Data rows:

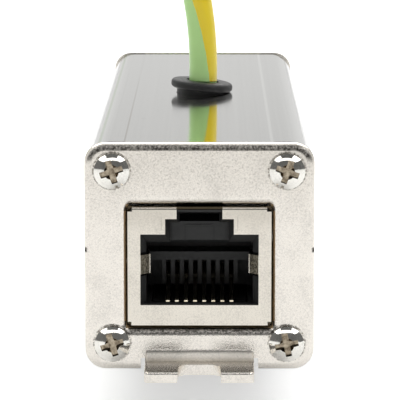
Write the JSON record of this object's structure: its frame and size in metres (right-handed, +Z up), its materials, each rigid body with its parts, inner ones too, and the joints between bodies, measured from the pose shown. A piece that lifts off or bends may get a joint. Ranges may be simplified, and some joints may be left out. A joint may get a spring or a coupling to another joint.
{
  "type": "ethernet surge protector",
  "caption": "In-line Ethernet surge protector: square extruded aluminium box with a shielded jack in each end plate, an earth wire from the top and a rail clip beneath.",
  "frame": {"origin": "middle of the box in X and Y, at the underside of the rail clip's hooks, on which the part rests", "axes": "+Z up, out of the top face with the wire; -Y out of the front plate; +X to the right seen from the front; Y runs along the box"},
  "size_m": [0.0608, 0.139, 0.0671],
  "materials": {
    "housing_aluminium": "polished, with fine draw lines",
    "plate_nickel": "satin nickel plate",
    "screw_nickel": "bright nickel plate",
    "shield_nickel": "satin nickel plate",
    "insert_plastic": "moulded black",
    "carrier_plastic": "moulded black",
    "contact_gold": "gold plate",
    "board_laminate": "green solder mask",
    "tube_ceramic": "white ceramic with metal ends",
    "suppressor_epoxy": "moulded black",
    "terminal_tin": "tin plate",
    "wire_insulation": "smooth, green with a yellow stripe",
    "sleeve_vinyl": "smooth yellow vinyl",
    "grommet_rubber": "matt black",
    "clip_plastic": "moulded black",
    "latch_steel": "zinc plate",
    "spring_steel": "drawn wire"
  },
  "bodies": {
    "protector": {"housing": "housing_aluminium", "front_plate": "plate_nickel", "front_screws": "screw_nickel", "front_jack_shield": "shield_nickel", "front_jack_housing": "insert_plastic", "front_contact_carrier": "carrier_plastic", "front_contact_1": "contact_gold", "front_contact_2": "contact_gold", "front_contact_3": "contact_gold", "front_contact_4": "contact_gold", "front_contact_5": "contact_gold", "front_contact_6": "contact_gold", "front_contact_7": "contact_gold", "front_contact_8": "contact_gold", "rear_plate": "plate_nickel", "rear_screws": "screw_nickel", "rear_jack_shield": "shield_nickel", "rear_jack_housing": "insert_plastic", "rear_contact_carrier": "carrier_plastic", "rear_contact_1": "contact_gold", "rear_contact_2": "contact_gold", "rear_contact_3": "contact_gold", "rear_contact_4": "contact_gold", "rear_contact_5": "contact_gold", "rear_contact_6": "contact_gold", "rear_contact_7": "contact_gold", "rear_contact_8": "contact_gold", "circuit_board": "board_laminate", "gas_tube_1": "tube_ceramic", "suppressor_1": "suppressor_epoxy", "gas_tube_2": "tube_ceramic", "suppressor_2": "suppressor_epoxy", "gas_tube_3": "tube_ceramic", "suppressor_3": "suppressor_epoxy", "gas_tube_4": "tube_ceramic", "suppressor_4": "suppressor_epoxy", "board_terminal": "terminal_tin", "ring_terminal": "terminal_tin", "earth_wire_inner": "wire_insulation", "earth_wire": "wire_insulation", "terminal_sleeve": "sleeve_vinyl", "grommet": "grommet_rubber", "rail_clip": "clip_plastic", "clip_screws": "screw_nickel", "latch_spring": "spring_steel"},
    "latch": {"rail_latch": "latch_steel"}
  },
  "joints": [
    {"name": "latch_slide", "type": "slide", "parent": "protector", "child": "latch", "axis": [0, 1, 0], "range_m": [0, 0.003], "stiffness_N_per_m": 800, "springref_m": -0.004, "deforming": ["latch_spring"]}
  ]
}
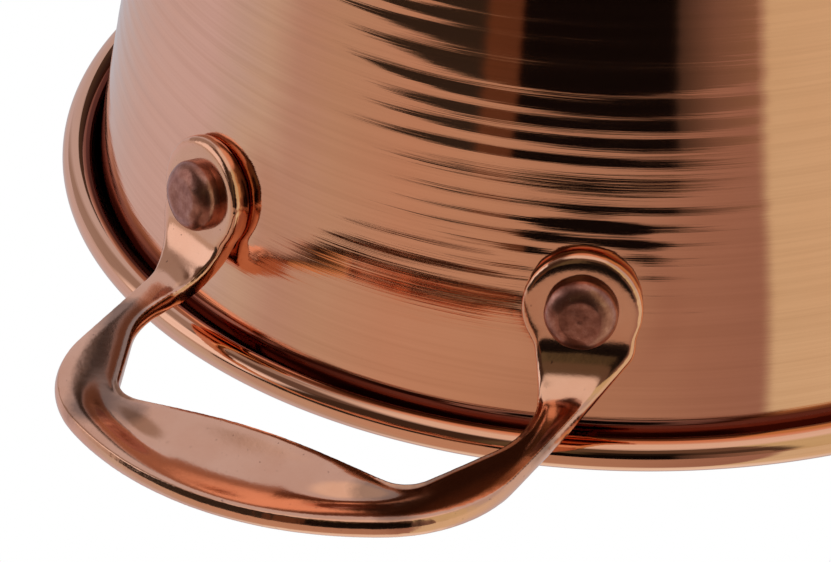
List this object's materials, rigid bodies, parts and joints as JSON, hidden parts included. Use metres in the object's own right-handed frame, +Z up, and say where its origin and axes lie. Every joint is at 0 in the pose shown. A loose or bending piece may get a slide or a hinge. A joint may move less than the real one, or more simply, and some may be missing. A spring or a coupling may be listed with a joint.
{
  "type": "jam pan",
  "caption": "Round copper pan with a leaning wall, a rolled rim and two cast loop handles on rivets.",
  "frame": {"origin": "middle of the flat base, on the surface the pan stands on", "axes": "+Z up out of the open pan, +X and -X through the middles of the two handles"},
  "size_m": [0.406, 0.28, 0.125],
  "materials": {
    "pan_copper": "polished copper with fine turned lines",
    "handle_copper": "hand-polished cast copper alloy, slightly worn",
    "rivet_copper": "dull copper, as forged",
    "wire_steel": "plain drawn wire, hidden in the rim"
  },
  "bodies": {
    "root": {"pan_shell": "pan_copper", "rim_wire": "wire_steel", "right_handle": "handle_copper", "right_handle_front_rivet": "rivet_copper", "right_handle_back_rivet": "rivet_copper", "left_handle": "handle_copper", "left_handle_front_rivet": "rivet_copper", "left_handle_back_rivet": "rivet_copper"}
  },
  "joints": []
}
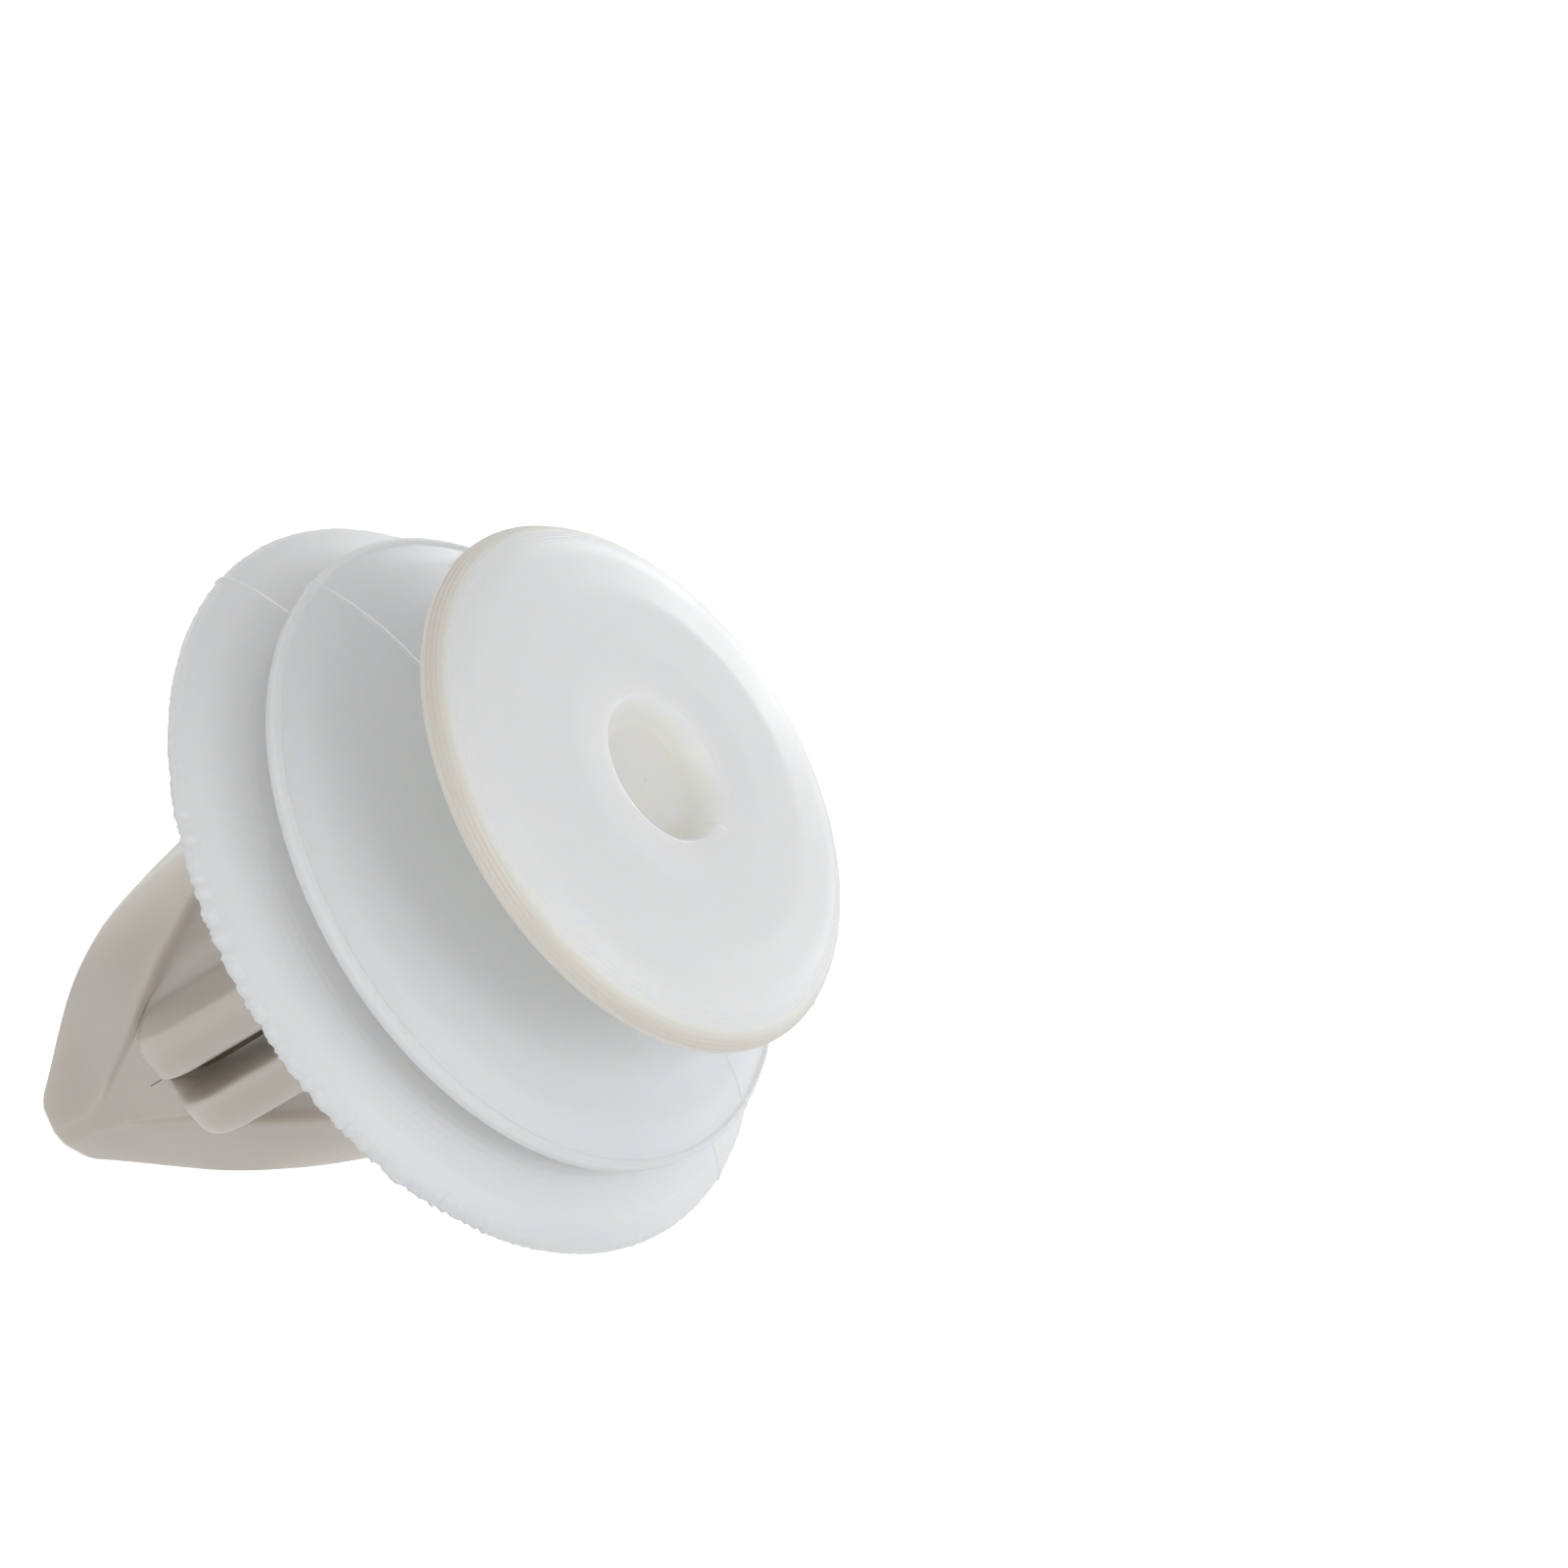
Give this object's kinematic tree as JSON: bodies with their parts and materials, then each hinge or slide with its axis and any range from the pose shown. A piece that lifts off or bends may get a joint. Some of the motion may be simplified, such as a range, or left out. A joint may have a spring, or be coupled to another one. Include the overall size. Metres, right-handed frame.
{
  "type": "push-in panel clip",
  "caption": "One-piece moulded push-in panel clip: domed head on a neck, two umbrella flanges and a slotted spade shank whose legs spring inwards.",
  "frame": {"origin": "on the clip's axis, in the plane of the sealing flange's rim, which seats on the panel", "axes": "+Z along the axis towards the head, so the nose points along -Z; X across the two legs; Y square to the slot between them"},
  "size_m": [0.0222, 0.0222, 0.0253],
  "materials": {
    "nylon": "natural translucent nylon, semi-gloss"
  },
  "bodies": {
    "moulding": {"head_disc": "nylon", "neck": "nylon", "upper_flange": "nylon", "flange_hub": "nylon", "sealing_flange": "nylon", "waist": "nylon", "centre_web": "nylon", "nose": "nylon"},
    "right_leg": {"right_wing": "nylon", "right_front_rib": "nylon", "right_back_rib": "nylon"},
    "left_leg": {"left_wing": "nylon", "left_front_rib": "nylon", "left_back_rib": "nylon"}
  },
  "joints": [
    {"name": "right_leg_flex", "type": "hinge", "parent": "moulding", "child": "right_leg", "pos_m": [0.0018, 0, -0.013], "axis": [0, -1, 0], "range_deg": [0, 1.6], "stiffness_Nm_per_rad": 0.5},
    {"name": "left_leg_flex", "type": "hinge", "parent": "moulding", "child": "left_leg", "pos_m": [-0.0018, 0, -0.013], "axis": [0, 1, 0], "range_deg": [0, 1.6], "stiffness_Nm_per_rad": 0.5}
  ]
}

What you should do:
Recopy all the lines exactly as they appear.

Result of this exercise:
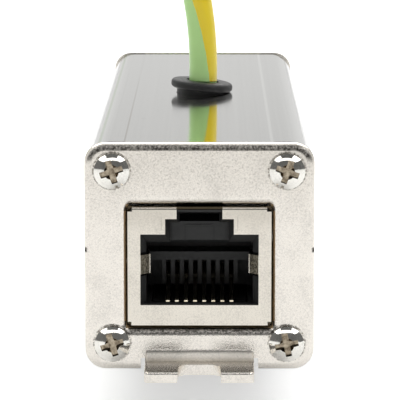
Write the JSON record of this object's structure: its frame and size in metres (right-handed, +Z up), its materials, each rigid body with its parts, inner ones too, and the joints between bodies, measured from the pose shown. A piece that lifts off or bends may get a joint. Ranges may be simplified, and some joints may be left out. A joint may get a spring or a coupling to another joint.
{
  "type": "ethernet surge protector",
  "caption": "In-line Ethernet surge protector: square extruded aluminium box with a shielded jack in each end plate, an earth wire from the top and a rail clip beneath.",
  "frame": {"origin": "middle of the box in X and Y, at the underside of the rail clip's hooks, on which the part rests", "axes": "+Z up, out of the top face with the wire; -Y out of the front plate; +X to the right seen from the front; Y runs along the box"},
  "size_m": [0.0608, 0.139, 0.0671],
  "materials": {
    "housing_aluminium": "polished, with fine draw lines",
    "plate_nickel": "satin nickel plate",
    "screw_nickel": "bright nickel plate",
    "shield_nickel": "satin nickel plate",
    "insert_plastic": "moulded black",
    "carrier_plastic": "moulded black",
    "contact_gold": "gold plate",
    "board_laminate": "green solder mask",
    "tube_ceramic": "white ceramic with metal ends",
    "suppressor_epoxy": "moulded black",
    "terminal_tin": "tin plate",
    "wire_insulation": "smooth, green with a yellow stripe",
    "sleeve_vinyl": "smooth yellow vinyl",
    "grommet_rubber": "matt black",
    "clip_plastic": "moulded black",
    "latch_steel": "zinc plate",
    "spring_steel": "drawn wire"
  },
  "bodies": {
    "protector": {"housing": "housing_aluminium", "front_plate": "plate_nickel", "front_screws": "screw_nickel", "front_jack_shield": "shield_nickel", "front_jack_housing": "insert_plastic", "front_contact_carrier": "carrier_plastic", "front_contact_1": "contact_gold", "front_contact_2": "contact_gold", "front_contact_3": "contact_gold", "front_contact_4": "contact_gold", "front_contact_5": "contact_gold", "front_contact_6": "contact_gold", "front_contact_7": "contact_gold", "front_contact_8": "contact_gold", "rear_plate": "plate_nickel", "rear_screws": "screw_nickel", "rear_jack_shield": "shield_nickel", "rear_jack_housing": "insert_plastic", "rear_contact_carrier": "carrier_plastic", "rear_contact_1": "contact_gold", "rear_contact_2": "contact_gold", "rear_contact_3": "contact_gold", "rear_contact_4": "contact_gold", "rear_contact_5": "contact_gold", "rear_contact_6": "contact_gold", "rear_contact_7": "contact_gold", "rear_contact_8": "contact_gold", "circuit_board": "board_laminate", "gas_tube_1": "tube_ceramic", "suppressor_1": "suppressor_epoxy", "gas_tube_2": "tube_ceramic", "suppressor_2": "suppressor_epoxy", "gas_tube_3": "tube_ceramic", "suppressor_3": "suppressor_epoxy", "gas_tube_4": "tube_ceramic", "suppressor_4": "suppressor_epoxy", "board_terminal": "terminal_tin", "ring_terminal": "terminal_tin", "earth_wire_inner": "wire_insulation", "earth_wire": "wire_insulation", "terminal_sleeve": "sleeve_vinyl", "grommet": "grommet_rubber", "rail_clip": "clip_plastic", "clip_screws": "screw_nickel", "latch_spring": "spring_steel"},
    "latch": {"rail_latch": "latch_steel"}
  },
  "joints": [
    {"name": "latch_slide", "type": "slide", "parent": "protector", "child": "latch", "axis": [0, 1, 0], "range_m": [0, 0.003], "stiffness_N_per_m": 800, "springref_m": -0.004, "deforming": ["latch_spring"]}
  ]
}
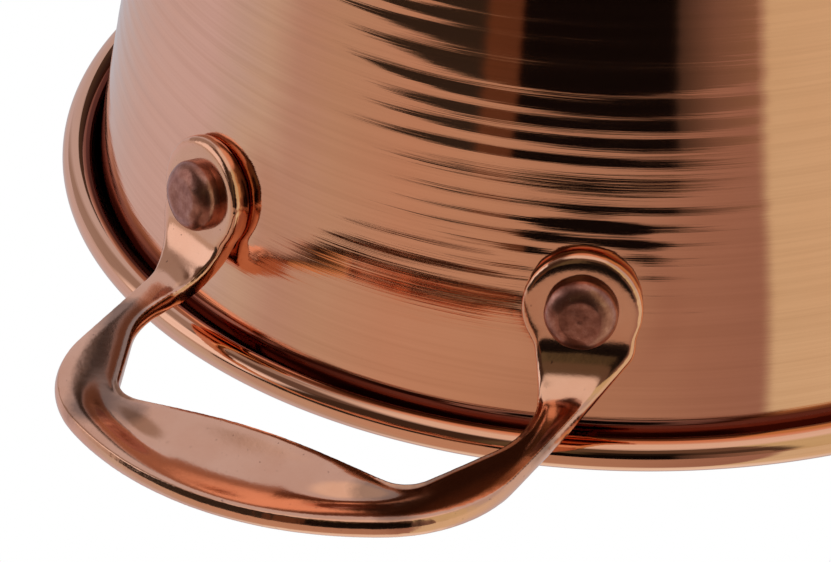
List this object's materials, rigid bodies, parts and joints as JSON, hidden parts included. Use metres in the object's own right-handed frame, +Z up, and say where its origin and axes lie. Every joint is at 0 in the pose shown. A loose or bending piece may get a slide or a hinge. A joint may move less than the real one, or more simply, and some may be missing. A spring or a coupling may be listed with a joint.
{
  "type": "jam pan",
  "caption": "Round copper pan with a leaning wall, a rolled rim and two cast loop handles on rivets.",
  "frame": {"origin": "middle of the flat base, on the surface the pan stands on", "axes": "+Z up out of the open pan, +X and -X through the middles of the two handles"},
  "size_m": [0.406, 0.28, 0.125],
  "materials": {
    "pan_copper": "polished copper with fine turned lines",
    "handle_copper": "hand-polished cast copper alloy, slightly worn",
    "rivet_copper": "dull copper, as forged",
    "wire_steel": "plain drawn wire, hidden in the rim"
  },
  "bodies": {
    "root": {"pan_shell": "pan_copper", "rim_wire": "wire_steel", "right_handle": "handle_copper", "right_handle_front_rivet": "rivet_copper", "right_handle_back_rivet": "rivet_copper", "left_handle": "handle_copper", "left_handle_front_rivet": "rivet_copper", "left_handle_back_rivet": "rivet_copper"}
  },
  "joints": []
}
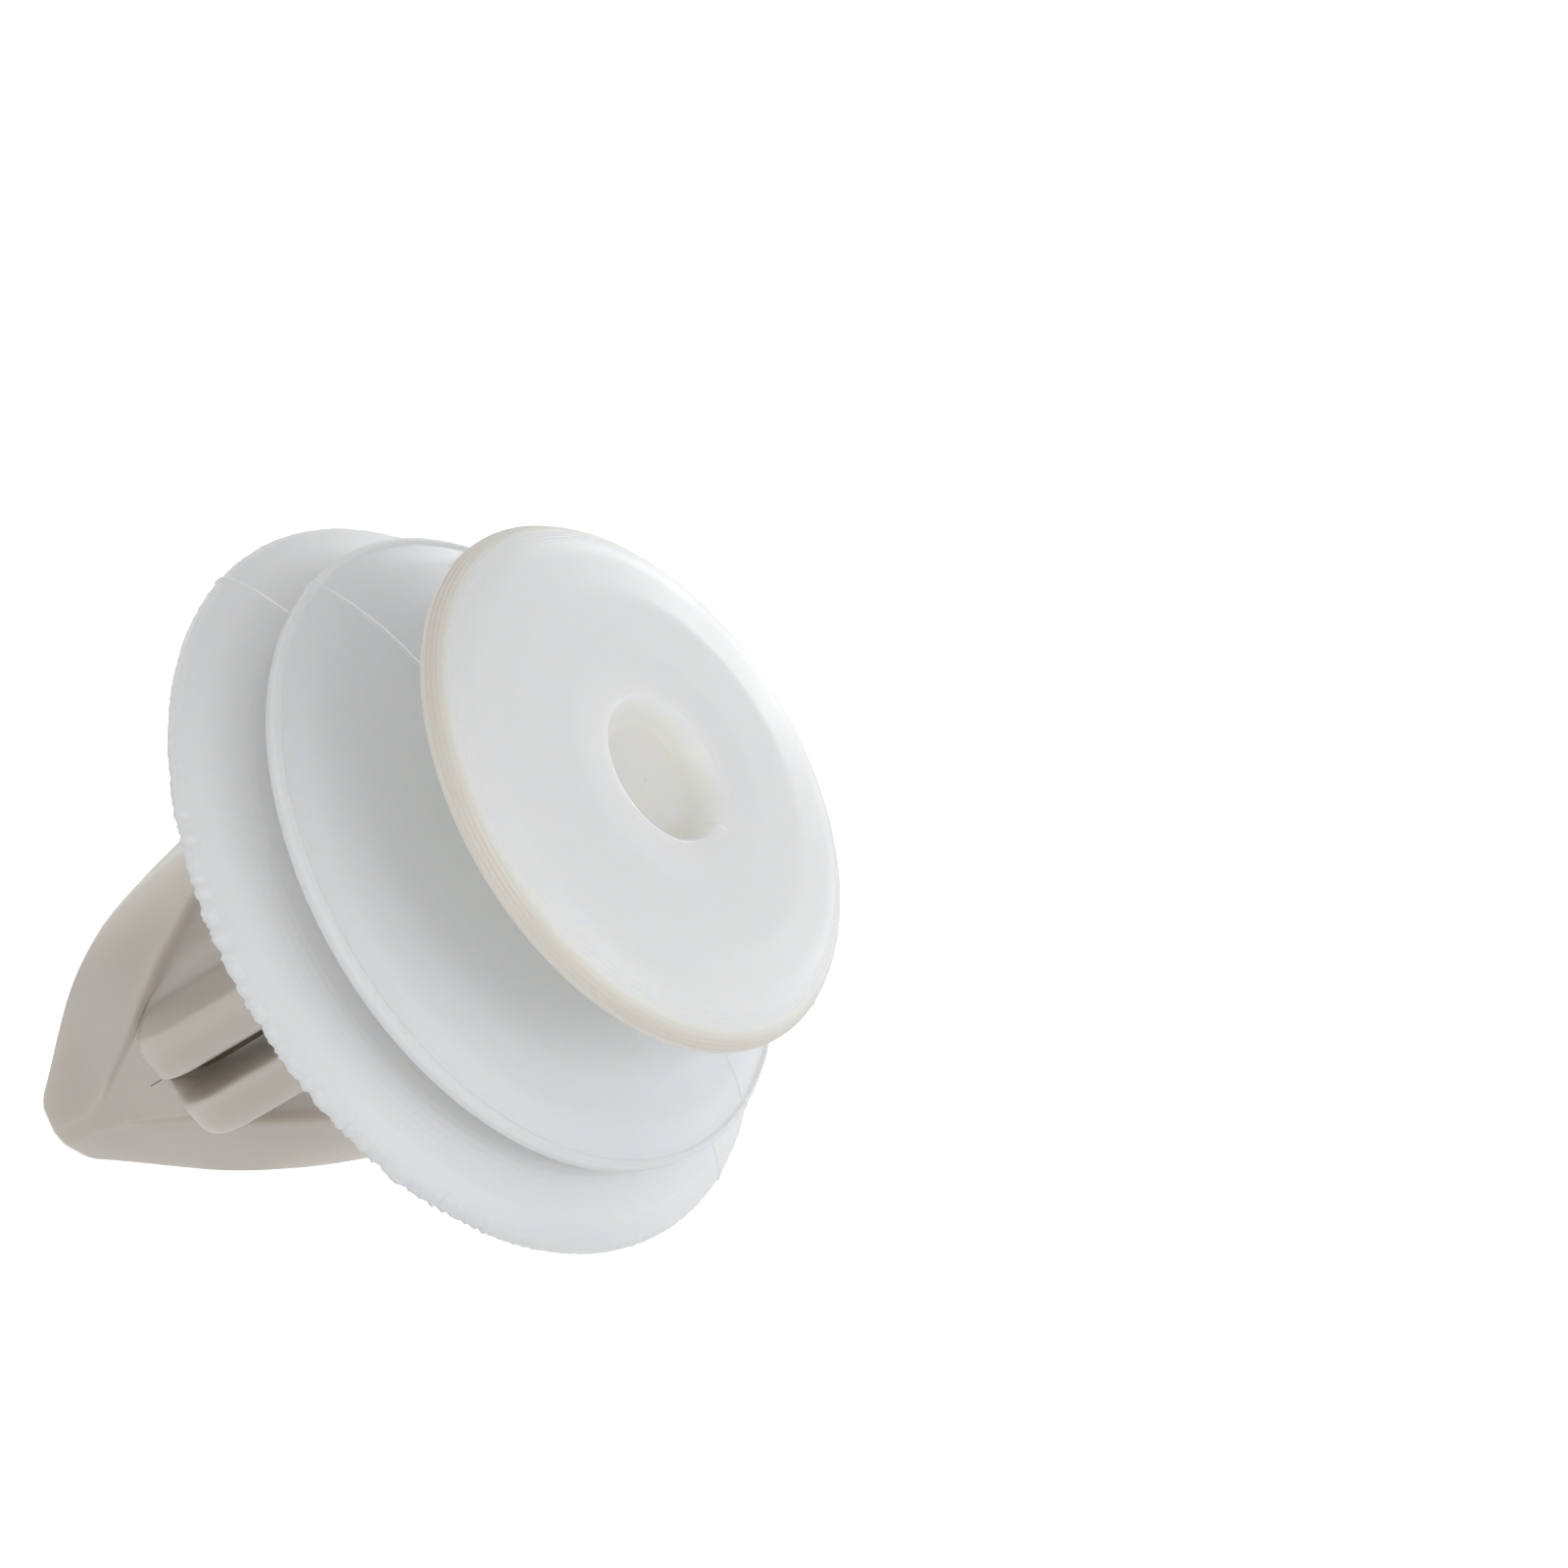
Give this object's kinematic tree as JSON: bodies with their parts and materials, then each hinge or slide with its axis and any range from the pose shown. A piece that lifts off or bends may get a joint. Some of the motion may be simplified, such as a range, or left out. A joint may have a spring, or be coupled to another one. Include the overall size. Metres, right-handed frame.
{
  "type": "push-in panel clip",
  "caption": "One-piece moulded push-in panel clip: domed head on a neck, two umbrella flanges and a slotted spade shank whose legs spring inwards.",
  "frame": {"origin": "on the clip's axis, in the plane of the sealing flange's rim, which seats on the panel", "axes": "+Z along the axis towards the head, so the nose points along -Z; X across the two legs; Y square to the slot between them"},
  "size_m": [0.0222, 0.0222, 0.0253],
  "materials": {
    "nylon": "natural translucent nylon, semi-gloss"
  },
  "bodies": {
    "moulding": {"head_disc": "nylon", "neck": "nylon", "upper_flange": "nylon", "flange_hub": "nylon", "sealing_flange": "nylon", "waist": "nylon", "centre_web": "nylon", "nose": "nylon"},
    "right_leg": {"right_wing": "nylon", "right_front_rib": "nylon", "right_back_rib": "nylon"},
    "left_leg": {"left_wing": "nylon", "left_front_rib": "nylon", "left_back_rib": "nylon"}
  },
  "joints": [
    {"name": "right_leg_flex", "type": "hinge", "parent": "moulding", "child": "right_leg", "pos_m": [0.0018, 0, -0.013], "axis": [0, -1, 0], "range_deg": [0, 1.6], "stiffness_Nm_per_rad": 0.5},
    {"name": "left_leg_flex", "type": "hinge", "parent": "moulding", "child": "left_leg", "pos_m": [-0.0018, 0, -0.013], "axis": [0, 1, 0], "range_deg": [0, 1.6], "stiffness_Nm_per_rad": 0.5}
  ]
}